TASK: Filter these entries, keeping only lines that hold the word "code".

DATASET ENTRIES:

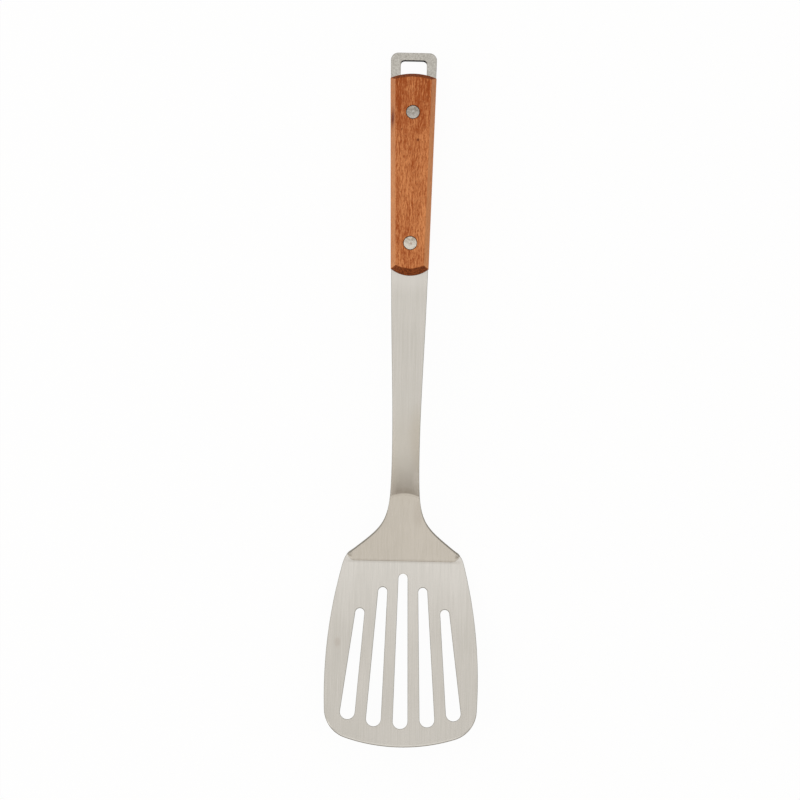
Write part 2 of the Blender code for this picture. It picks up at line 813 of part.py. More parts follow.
==
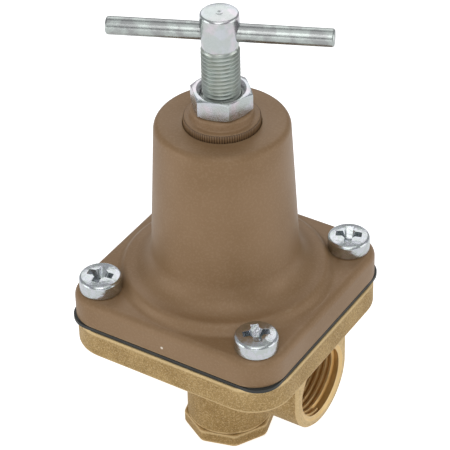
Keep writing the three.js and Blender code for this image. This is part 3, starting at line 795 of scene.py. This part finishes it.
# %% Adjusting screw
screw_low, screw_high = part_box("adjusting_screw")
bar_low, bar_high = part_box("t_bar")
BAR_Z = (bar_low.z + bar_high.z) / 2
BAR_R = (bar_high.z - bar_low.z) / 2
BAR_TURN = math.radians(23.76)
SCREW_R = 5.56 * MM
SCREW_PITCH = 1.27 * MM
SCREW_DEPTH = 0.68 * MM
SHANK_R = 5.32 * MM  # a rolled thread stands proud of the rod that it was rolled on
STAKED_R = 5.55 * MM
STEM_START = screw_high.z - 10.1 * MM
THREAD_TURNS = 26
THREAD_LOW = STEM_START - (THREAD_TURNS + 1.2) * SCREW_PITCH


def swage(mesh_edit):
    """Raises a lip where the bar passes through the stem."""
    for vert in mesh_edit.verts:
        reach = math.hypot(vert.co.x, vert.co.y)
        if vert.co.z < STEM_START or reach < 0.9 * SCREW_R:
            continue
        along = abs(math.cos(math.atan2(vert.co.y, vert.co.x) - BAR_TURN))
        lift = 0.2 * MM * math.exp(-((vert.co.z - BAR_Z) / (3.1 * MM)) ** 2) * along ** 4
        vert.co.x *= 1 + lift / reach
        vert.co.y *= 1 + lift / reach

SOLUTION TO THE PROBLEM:
Write part 2 of the Blender code for this picture. It picks up at line 813 of part.py. More parts follow.
Keep writing the three.js and Blender code for this image. This is part 3, starting at line 795 of scene.py. This part finishes it.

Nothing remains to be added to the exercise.